First, consider a few facts:
- Between 1996 and 2005, the number of Americans taking antidepressants doubled.
- Mental illness disability rates have doubled since 1987, and increased six-fold since 1955.
- According to the Centers for Disease Control, antidepressants are now the most commonly prescribed class of drugs in the U.S. — ahead of drugs for cholesterol, blood pressure and asthma.
- Of the 2.4 billion drugs prescribed in 2005, 118 million were for depression.
- Antidepressant and antipsychotic drugs gross more than $25 billion each year in the U.S.
Now, people who have followed me for any length of time know that I’m an advocate for drug-free health care. You know my bias. But this is not another one of Terry Rondberg’s tirades against the pharmaceutical companies.
This book, Anatomy of an Epidemic, is written by a former reporter for the Boston Globe. He won a George Polk Award for medical writing, a National Association of Science Writers Award for best magazine article, and was a finalist for a Pulitzer Prize. In other words, Whitaker is an investigative journalist, not some nut with an ax to grind.
In preparation for writing the book, Whitaker pored over 50 years of psychiatric literature and conducted dozens of in-depth interviews with patients.
The book’s conclusion: overall, antidepressants and antipsychotic drugs may be doing more harm than good. Here are some examples:
- Based on studies published in leading medical journals, patients with schizophrenia do better off medication than on it.
- Children who take drugs for ADHD are more likely to wind up suffering from mania and bipolar disorder than kids who go unmedicated.
- In the pre-antidepressant era, most severely depressed, hospitalized patients could expect to get well over time. Today, however, there’s a high incidence of patients on long-term drug therapy who become chronically ill.
The sad fact is, the industry has known about this for years. In the 1970s, Jonathan Cole – often called the father of American psychopharmacology – wrote a paper called “Is the Cure Worse Than the Disease?” stipulating that antipsychotics weren’t the lifesaving drugs that people had hoped.
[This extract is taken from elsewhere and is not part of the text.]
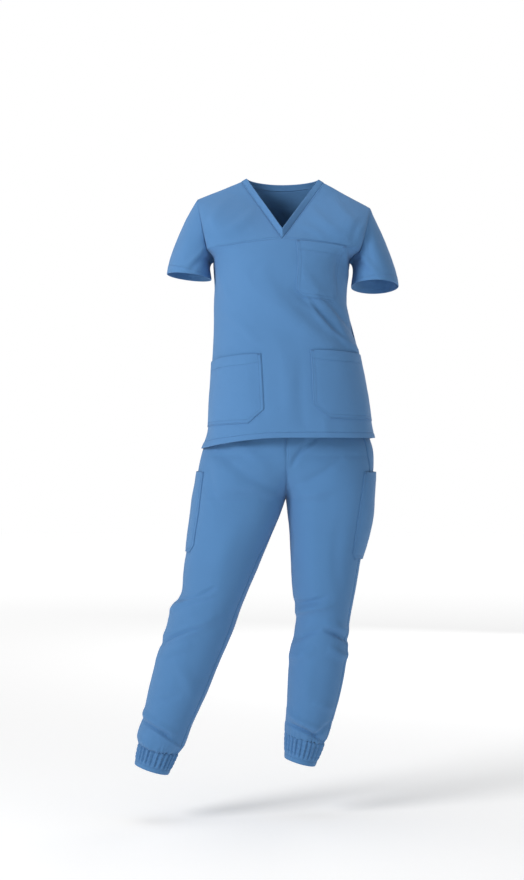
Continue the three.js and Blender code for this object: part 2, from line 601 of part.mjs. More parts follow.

In his book, Whitaker discusses another study in 2007 regarding outcomes for schizophrenia patients, which found that the recovery rate was 40 percent for patients without medication, and just 5 percent for those using medication. Says Whitaker: “I checked all the [National Institutes for Mental Health] press releases for 2007, and found no release on this study. I found no announcement of it in any American Psychiatric Association publication or textbook. Not a single newspaper published an account of the study… even the National Alliance on Mental Illness, an advocacy organization — did not put out any press release about it or try to alert the media in any way.”
Again, I have been saying things like this for decades. And complaining that studies discussing negative aspects of drug therapy go under-reported. So it’s nice to have some third-party endorsement. I just hope that Whitaker’s book will get more attention than those that have gone before, if not from the medical establishment, then from consumers and policymakers.